Planning Ahead: Capacity Planning for Effective Decision Support

Capacity planning is the fulfillment of commitments made by some people in response to requests made by others. Business process re-engineering (BPR) means examining the recurrent patterns of requests and promises in the network of conversions of an enterprise with the objective of improving quality outcomes, cycle times and throughputs of human processes supported by information processes.

Unlike detailed configuration planning for a specific network design, mainframe component or client-server architecture, capacity planning takes a broader view that focuses on decision support information for managing service, costs and risk. Like other system management disciplines, capacity planning uses principles and methodologies that are broadly applicable to many types of resource planning needs. It includes most of the data and mathematical tools used in performance management, but in addition, it requires sophisticated forecasting and predictive modeling capabilities. The objective of capacity planning: "not too much, not too little, not too soon and not too late." This kind of multiple restraint problem is inherently mathematical in nature, as is the behavior of computing systems and networks.

The evolution of quantitative techniques for capacity planning has created a foundation for the management of a new notion of work: The fulfillment of commitments made by some people in response to requests made by others. Commitments are not items of information, and machines cannot make them. Business process re-engineering (BPR) means examining the recurrent patterns of requests and promises in the network of conversations of an enterprise with the objective of improving quality outcomes, cycle times and throughputs of human processes supported by information processes.
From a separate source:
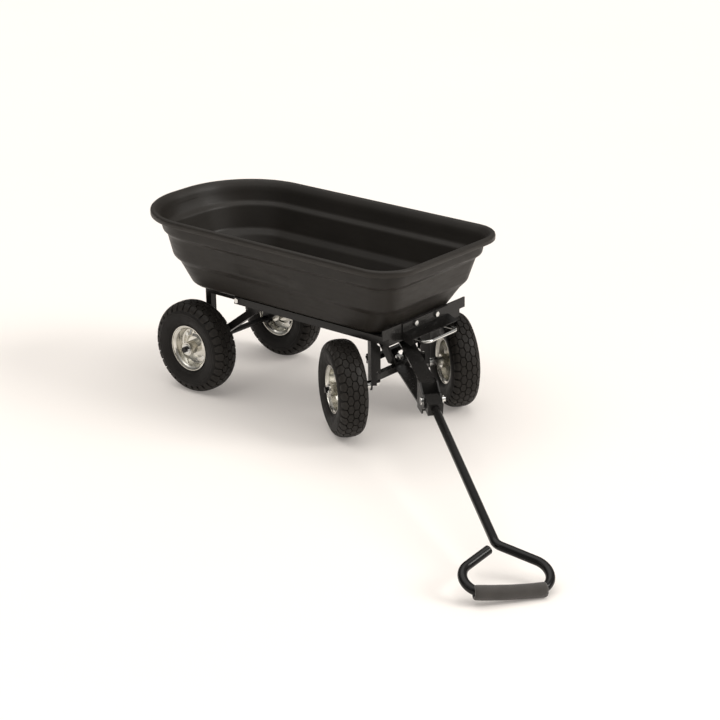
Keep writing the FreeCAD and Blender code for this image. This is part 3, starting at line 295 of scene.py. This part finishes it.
def zinc(name, low, high, rough_low, rough_high):
    """Zinc plate: a faint patchy colour, patchy roughness and small dulled spots."""
    finish = Finish(name, Metallic=1.0)
    patch = finish.noise(26.0, 4.0, 0.6)
    spots = finish.noise(210.0, 3.0, 0.7)
    base = finish.ramp(patch, (0.3, low), (0.7, high))
    spotted = finish.mixed(finish.span(spots, 0.0, 0.28, 0.52, 0.7), base, tuple(0.62 * c for c in low))
    finish.colour(spotted)
    finish.rough(finish.span(finish.noise(90.0, 5.0, 0.65), rough_low, rough_high))
    finish.bump((finish.noise(300.0, 3.0), 0.00012, 0.4))
    return finish.material


def grip_foam():
    finish = Finish("grip_foam", IOR=1.45, Sheen_Weight=0.25, Sheen_Roughness=0.6)
    broad = finish.noise(40.0, 5.0)
    base = finish.ramp(broad, (0.3, (0.030, 0.026, 0.022)), (0.7, (0.046, 0.040, 0.035)))
    pores = finish.span(finish.cells(950.0), 0.0, 1.0, 0.05, 0.45)
    finish.colour(finish.mixed(pores, (0.018, 0.016, 0.014), base))
    finish.rough(finish.span(finish.noise(80.0, 3.0), 0.78, 0.94))
    finish.bump((pores, 0.0003, 0.6), (finish.noise(55.0, 3.0), 0.0008, 0.3))
    return finish.material


def floor_paint_and_glow():
    # Pale floor paint, plus a faint warm glow: painted light that lightens the shadows cast on the floor.
    finish = Finish("floor_paint_and_glow", Emission_Color=(1.0, 0.93, 0.87, 1.0), Emission_Strength=0.2)
    broad = finish.noise(0.6, 2.0)
    finish.colour(finish.ramp(broad, (0.3, (0.715, 0.685, 0.655)), (0.7, (0.725, 0.696, 0.666))))
    finish.rough(0.9)
    return finish.material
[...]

As a business evolves, its process maturity levels to effectively manage sprawling networks of machines and people, many of the quantitative methods used will be direct descendants of the methods now used in the capacity planning field.

Forecasting and Predicting

Many of the mathematical tools and techniques used in capacity planning are of value to managers, performance analysts, systems analysts, programmers and system administrators, and can be used to answer such questions as the following:

Managers -- When will we need more CPU power? How fast are we using up disk space? Capacity Planning tool: Time series forecasting, linear regression.

Performance Analysts -- How many batch initiators do we need to get the maximum throughput? Capacity Planning tool: Nonlinear optimization techniques.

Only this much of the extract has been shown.